▶ What to work on
What follows is a listing; restate every line of it word for word.

═══ Data provided

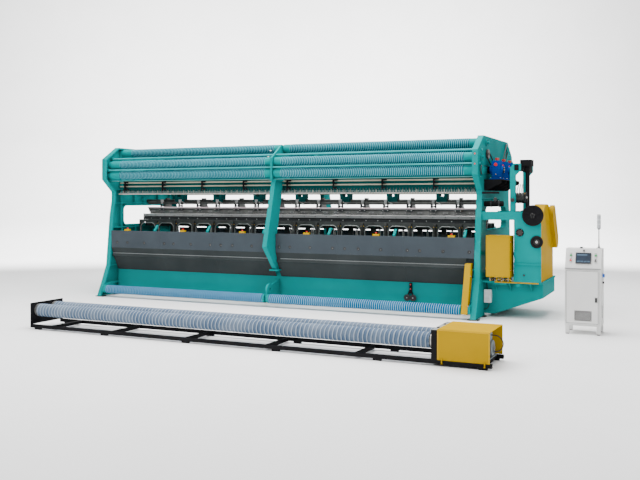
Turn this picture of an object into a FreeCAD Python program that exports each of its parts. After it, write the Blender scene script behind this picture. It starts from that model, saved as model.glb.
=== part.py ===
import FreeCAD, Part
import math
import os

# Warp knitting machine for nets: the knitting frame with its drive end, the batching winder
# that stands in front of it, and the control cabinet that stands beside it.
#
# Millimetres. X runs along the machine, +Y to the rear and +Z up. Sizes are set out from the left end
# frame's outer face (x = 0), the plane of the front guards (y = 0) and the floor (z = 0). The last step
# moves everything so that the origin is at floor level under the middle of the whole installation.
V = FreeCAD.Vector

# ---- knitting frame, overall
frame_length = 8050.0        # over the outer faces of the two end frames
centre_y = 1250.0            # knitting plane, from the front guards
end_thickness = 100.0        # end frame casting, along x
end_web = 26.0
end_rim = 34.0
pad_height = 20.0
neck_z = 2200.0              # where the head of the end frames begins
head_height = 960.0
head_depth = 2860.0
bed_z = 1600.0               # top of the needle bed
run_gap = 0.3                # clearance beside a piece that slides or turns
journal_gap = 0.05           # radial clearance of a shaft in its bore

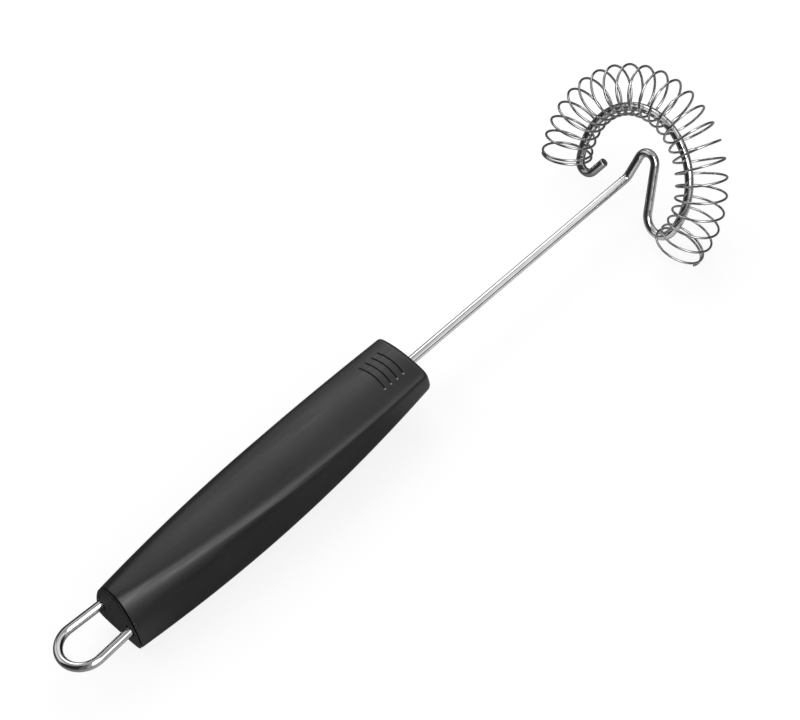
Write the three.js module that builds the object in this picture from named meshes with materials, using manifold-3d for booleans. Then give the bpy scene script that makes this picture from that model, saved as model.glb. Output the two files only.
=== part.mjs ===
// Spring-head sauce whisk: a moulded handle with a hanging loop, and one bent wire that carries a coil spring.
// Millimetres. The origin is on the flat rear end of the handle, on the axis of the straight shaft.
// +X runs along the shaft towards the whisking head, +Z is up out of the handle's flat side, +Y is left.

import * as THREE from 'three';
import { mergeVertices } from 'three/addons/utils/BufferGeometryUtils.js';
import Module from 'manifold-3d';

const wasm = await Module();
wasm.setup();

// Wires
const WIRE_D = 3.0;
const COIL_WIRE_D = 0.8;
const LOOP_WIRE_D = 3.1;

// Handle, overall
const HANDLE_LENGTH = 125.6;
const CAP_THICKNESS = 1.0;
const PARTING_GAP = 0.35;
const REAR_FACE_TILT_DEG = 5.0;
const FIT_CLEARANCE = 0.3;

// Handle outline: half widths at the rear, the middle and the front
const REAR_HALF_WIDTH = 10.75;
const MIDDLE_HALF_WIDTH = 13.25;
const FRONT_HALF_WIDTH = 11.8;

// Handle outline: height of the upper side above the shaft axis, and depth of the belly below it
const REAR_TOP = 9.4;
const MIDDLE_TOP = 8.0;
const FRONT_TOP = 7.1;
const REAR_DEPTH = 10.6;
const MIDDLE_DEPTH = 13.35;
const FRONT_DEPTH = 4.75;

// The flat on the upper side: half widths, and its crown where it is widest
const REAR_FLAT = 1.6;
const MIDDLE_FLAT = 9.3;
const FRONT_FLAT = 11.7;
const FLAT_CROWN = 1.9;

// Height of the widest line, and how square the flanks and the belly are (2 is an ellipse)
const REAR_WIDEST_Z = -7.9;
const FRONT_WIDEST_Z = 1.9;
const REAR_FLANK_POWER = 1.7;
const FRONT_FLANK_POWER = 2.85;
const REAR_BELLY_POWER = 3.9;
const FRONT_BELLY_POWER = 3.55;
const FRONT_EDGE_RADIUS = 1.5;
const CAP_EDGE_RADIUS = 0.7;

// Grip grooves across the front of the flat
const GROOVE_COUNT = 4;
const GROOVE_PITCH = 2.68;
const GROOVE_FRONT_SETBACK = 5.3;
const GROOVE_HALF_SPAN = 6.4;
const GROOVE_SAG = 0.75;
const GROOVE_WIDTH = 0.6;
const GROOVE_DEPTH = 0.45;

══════

▶ Result for this exercise
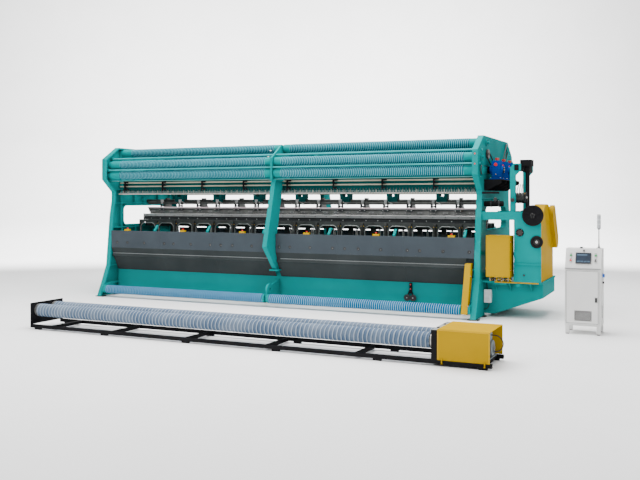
Turn this picture of an object into a FreeCAD Python program that exports each of its parts. After it, write the Blender scene script behind this picture. It starts from that model, saved as model.glb.
=== part.py ===
import FreeCAD, Part
import math
import os

# Warp knitting machine for nets: the knitting frame with its drive end, the batching winder
# that stands in front of it, and the control cabinet that stands beside it.
#
# Millimetres. X runs along the machine, +Y to the rear and +Z up. Sizes are set out from the left end
# frame's outer face (x = 0), the plane of the front guards (y = 0) and the floor (z = 0). The last step
# moves everything so that the origin is at floor level under the middle of the whole installation.
V = FreeCAD.Vector

# ---- knitting frame, overall
frame_length = 8050.0        # over the outer faces of the two end frames
centre_y = 1250.0            # knitting plane, from the front guards
end_thickness = 100.0        # end frame casting, along x
end_web = 26.0
end_rim = 34.0
pad_height = 20.0
neck_z = 2200.0              # where the head of the end frames begins
head_height = 960.0
head_depth = 2860.0
bed_z = 1600.0               # top of the needle bed
run_gap = 0.3                # clearance beside a piece that slides or turns
journal_gap = 0.05           # radial clearance of a shaft in its bore

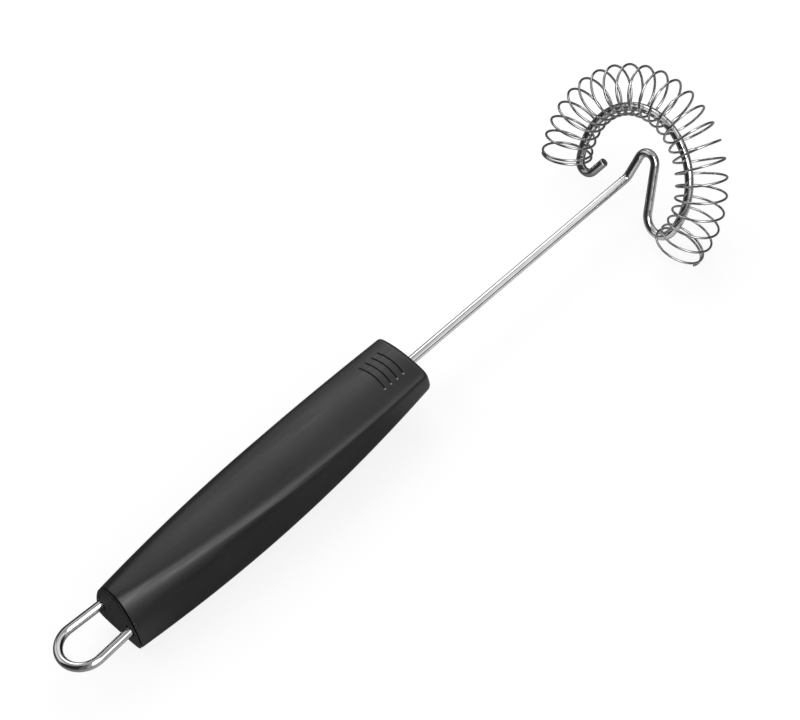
Write the three.js module that builds the object in this picture from named meshes with materials, using manifold-3d for booleans. Then give the bpy scene script that makes this picture from that model, saved as model.glb. Output the two files only.
=== part.mjs ===
// Spring-head sauce whisk: a moulded handle with a hanging loop, and one bent wire that carries a coil spring.
// Millimetres. The origin is on the flat rear end of the handle, on the axis of the straight shaft.
// +X runs along the shaft towards the whisking head, +Z is up out of the handle's flat side, +Y is left.

import * as THREE from 'three';
import { mergeVertices } from 'three/addons/utils/BufferGeometryUtils.js';
import Module from 'manifold-3d';

const wasm = await Module();
wasm.setup();

// Wires
const WIRE_D = 3.0;
const COIL_WIRE_D = 0.8;
const LOOP_WIRE_D = 3.1;

// Handle, overall
const HANDLE_LENGTH = 125.6;
const CAP_THICKNESS = 1.0;
const PARTING_GAP = 0.35;
const REAR_FACE_TILT_DEG = 5.0;
const FIT_CLEARANCE = 0.3;

// Handle outline: half widths at the rear, the middle and the front
const REAR_HALF_WIDTH = 10.75;
const MIDDLE_HALF_WIDTH = 13.25;
const FRONT_HALF_WIDTH = 11.8;

// Handle outline: height of the upper side above the shaft axis, and depth of the belly below it
const REAR_TOP = 9.4;
const MIDDLE_TOP = 8.0;
const FRONT_TOP = 7.1;
const REAR_DEPTH = 10.6;
const MIDDLE_DEPTH = 13.35;
const FRONT_DEPTH = 4.75;

// The flat on the upper side: half widths, and its crown where it is widest
const REAR_FLAT = 1.6;
const MIDDLE_FLAT = 9.3;
const FRONT_FLAT = 11.7;
const FLAT_CROWN = 1.9;

// Height of the widest line, and how square the flanks and the belly are (2 is an ellipse)
const REAR_WIDEST_Z = -7.9;
const FRONT_WIDEST_Z = 1.9;
const REAR_FLANK_POWER = 1.7;
const FRONT_FLANK_POWER = 2.85;
const REAR_BELLY_POWER = 3.9;
const FRONT_BELLY_POWER = 3.55;
const FRONT_EDGE_RADIUS = 1.5;
const CAP_EDGE_RADIUS = 0.7;

// Grip grooves across the front of the flat
const GROOVE_COUNT = 4;
const GROOVE_PITCH = 2.68;
const GROOVE_FRONT_SETBACK = 5.3;
const GROOVE_HALF_SPAN = 6.4;
const GROOVE_SAG = 0.75;
const GROOVE_WIDTH = 0.6;
const GROOVE_DEPTH = 0.45;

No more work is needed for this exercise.